サッカーの第102回全国高校選手権県大会は11日、南風原町の黄金森公園陸上競技場で名護と那覇西が決勝で激突した。互いに無得点のまま、延長でも決着がつかず、名護がPK戦の末に4―3で那覇西を退けて初優勝を飾った。パスをつないで優位に試合を進めたのは那覇西だったが、名護の堅守に阻まれ、0―0のまま延長戦を終えた。PK戦は那覇西の3選手がゴール枠を外す波乱があり、名護が4―3で制した。名護は全国選手権(12月28日~2024年1月8日、東京・国立競技場ほか)に県代表として出場する。
名護が初優勝をつかんで新たな歴史を刻んだ。
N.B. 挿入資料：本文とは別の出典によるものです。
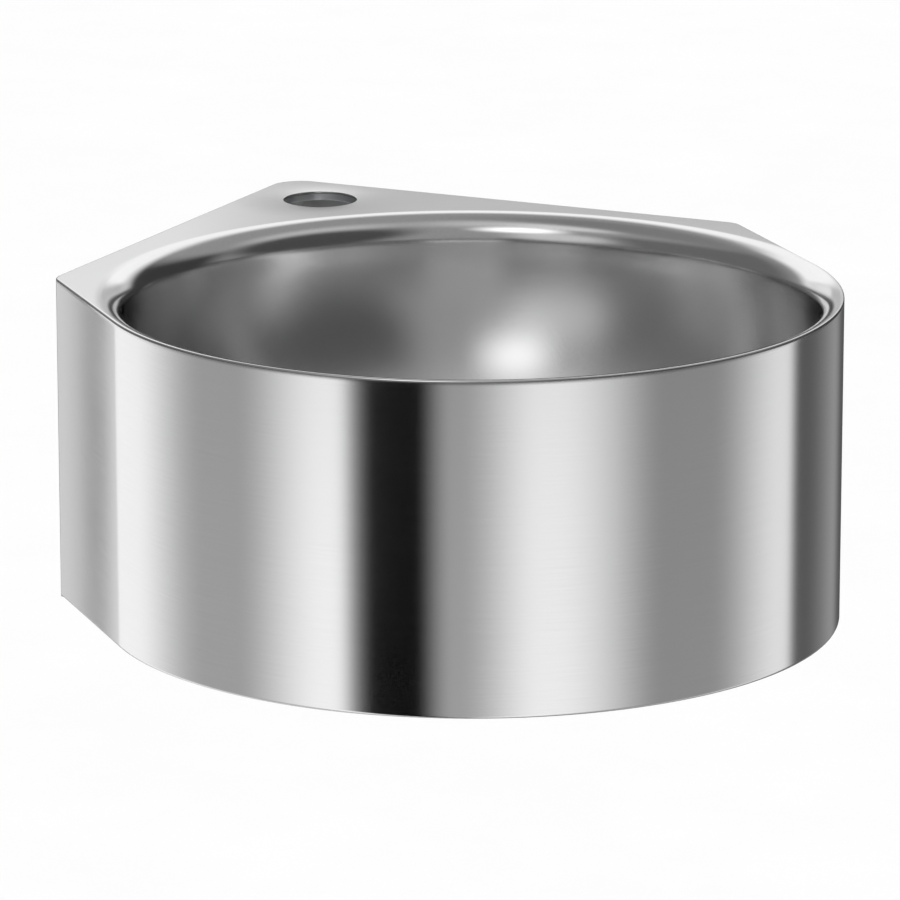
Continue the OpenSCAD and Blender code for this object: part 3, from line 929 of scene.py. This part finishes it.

攻められても攻められても粘り強く守り、2回戦から準決勝まで4点差以上で勝ち上がってきた那覇西を無得点に封じた。
5バックで対応し、センターバック2人を中心に体を張ってゴールを許さなかった。延長では足のけいれんで動けなくなる選手が続出した。大城蒼央は「ボールを持っている選手に誰か一人が必ず行くと確認していた。一対一は負けないという気持ちで守った」と作戦を最後まで貫いた。
桃原泰空(やすたか)は「一番警戒していたのは頭山。パスが渡ろうとする瞬間から狙いにいった」と相手エースをつぶしにかかった。
ゴールを固める一方、攻撃は左の仲村光羽(こうは)、中央の比嘉秀彩、右の松田淳人とFW陣に託す形でカウンターを狙った。無得点に終わったが、決勝までに8得点を挙げた1年の仲村は、ボールを奪ってからの速いドリブルと早い段階でクロスを放り込む技術が光った。比嘉も内への切り込みやシュートで少ないチャンスを狙った。
GKの松瀬真之介主将は「ノーシードだろうと優勝できることを証明することができた。全国では、那覇西やコザ、宜野湾などそれぞれのチームの思いを背負って最後まで諦めない姿勢で戦いたい」と健闘を誓った。
(大城三太)
相手の5バック崩せず 那覇西、2年連続決勝敗退
3年連続で全国切符を逃した那覇西イレブンのショックは大きかった。2年連続で決勝PK戦敗退の現実を突き付けられ、選手らはうなだれた。
持ち前のパスサッカーで両サイドを切り崩しながら攻め、幾度もゴール目前まで迫ったが、5バックで守備を固めた名護のゴールを最後までこじ開けることができなかった。
FW玉城寿翔は泣き崩れたまま立つことができず、支えを必要とした。同じFW頭山亮太は目を真っ赤に腫らし、「自分の実力不足」と一人沈んでいた。昨年は決勝で感情を爆発させ、監督らとぶつかる場面もあったが、今年はピッチ内外で冷静さを貫いた。副主将を任され、チームをまとめていく自覚が生まれた。「去年決勝で負け、二度と悔しい思いはしたくなかった。支えてきてくれた親に申し訳ない」とからした声を絞り出した。
山川輝(あきら)主将は「試合に出場できないメンバーの気持ちも背負って戦った。こんな結果になって悔しい」と視線を落とした。最後はしっかりと前を見据えた上で「自分たちは3年間、一度も全国に行けなかったが、一緒にプレーしてくれたみんなに今までありがとうと言いたい」と感謝し、後輩たちに向け「絶対王者と言われるように強くなってほしい」と思いを託した。
(大城三太)
要所で好セーブ GK松瀬、獅子奮迅の活躍
GKで主将の松瀬真之介が獅子奮迅の活躍で名護を初優勝へと導いた。準決勝同様に、PK戦で決勝点を挙げて全国切符をつかんだ。GKとして名護の堅守を支え、要所でファインセーブが光った。前半はフリーキックをセーブし、後半にはスルーパスで抜け出した選手を前に出て捉えて封じた。「得意な分野」と、ほとんどのコーナーキックでボールを直接キャッチし、チャンスの芽を摘んだ。
PK戦では強心臓ぶりも発揮した。本来は7人目として蹴る予定だったが、那覇西の選手が外した後にチームと相談し、自ら蹴ると申し出た。「コースは決めていた。あとは枠を外さないように、読まれても止められないスピードで蹴った」と6人目で勝負に終止符を打った。